***** DATA FOR THIS TASK *****

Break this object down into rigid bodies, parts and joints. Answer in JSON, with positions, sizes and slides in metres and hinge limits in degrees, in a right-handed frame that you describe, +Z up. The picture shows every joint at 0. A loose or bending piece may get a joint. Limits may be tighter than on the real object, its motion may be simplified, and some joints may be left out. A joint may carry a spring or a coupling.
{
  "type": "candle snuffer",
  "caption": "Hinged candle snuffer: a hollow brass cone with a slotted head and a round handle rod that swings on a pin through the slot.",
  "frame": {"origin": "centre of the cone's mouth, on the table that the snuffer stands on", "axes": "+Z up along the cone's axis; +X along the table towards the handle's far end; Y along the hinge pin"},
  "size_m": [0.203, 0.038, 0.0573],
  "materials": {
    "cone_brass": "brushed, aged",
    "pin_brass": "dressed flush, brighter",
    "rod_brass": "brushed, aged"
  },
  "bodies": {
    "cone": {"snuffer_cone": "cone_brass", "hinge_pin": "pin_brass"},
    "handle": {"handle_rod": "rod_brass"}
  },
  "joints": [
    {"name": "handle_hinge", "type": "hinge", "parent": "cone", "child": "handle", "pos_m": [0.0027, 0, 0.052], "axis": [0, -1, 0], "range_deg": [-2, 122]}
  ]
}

*****
***** DATA FOR THIS TASK *****

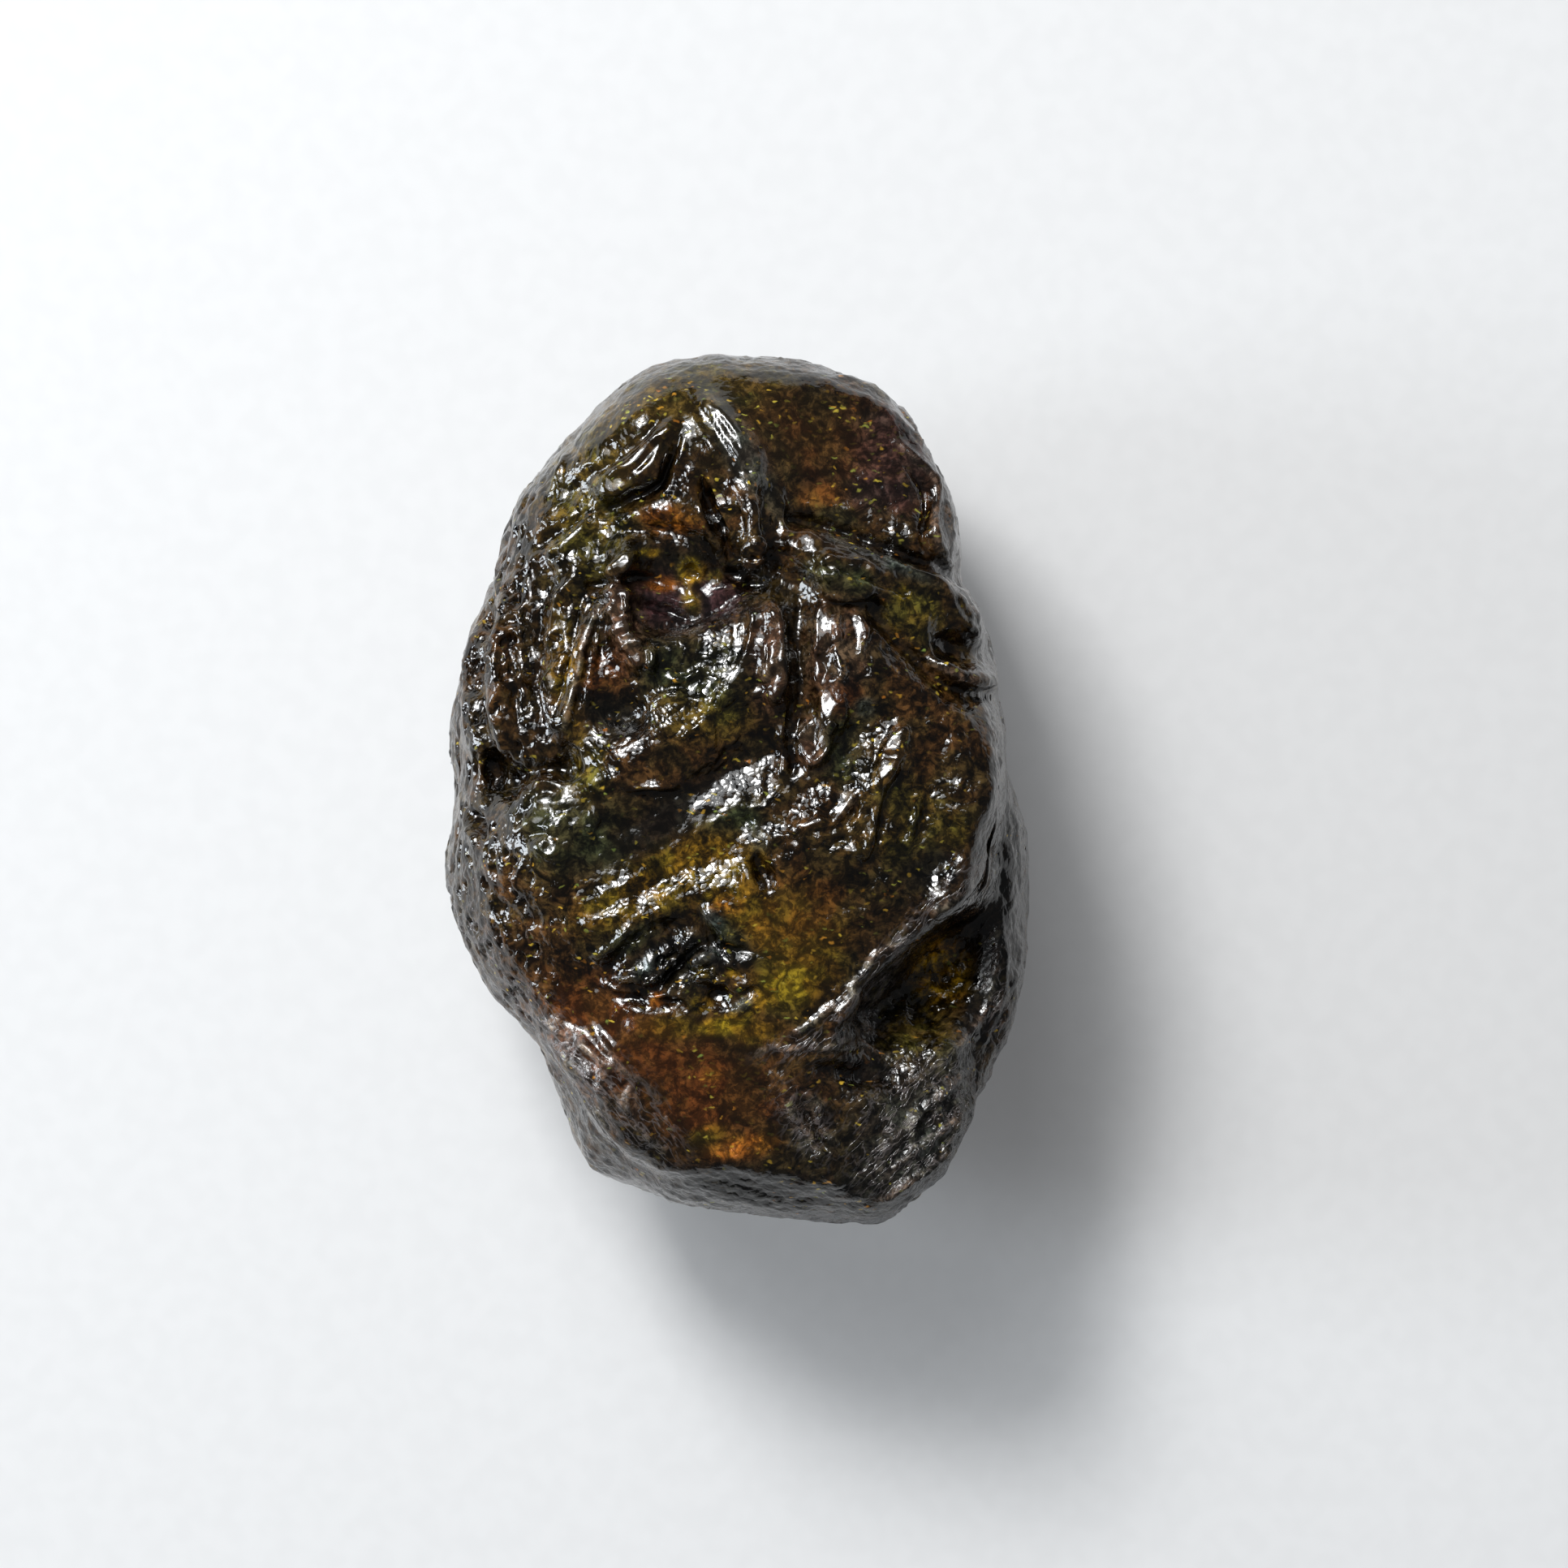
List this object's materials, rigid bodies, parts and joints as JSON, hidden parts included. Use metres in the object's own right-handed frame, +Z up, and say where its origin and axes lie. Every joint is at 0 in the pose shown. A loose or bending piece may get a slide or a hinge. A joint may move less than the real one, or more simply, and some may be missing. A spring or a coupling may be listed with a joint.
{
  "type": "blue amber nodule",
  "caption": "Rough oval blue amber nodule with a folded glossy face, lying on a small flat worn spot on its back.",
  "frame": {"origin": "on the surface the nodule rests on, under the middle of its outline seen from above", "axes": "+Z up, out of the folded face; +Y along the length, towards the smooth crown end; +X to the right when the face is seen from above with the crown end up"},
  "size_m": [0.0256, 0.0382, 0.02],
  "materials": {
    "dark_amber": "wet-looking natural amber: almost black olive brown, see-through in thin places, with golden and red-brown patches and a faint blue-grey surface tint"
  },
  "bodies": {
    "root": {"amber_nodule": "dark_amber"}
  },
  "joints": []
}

*****

- _EXERCISE AIM_:
Work out the number of lines in this listing that include the word "JSON". Reply with that number only.

- _THE RESPONSE_:
2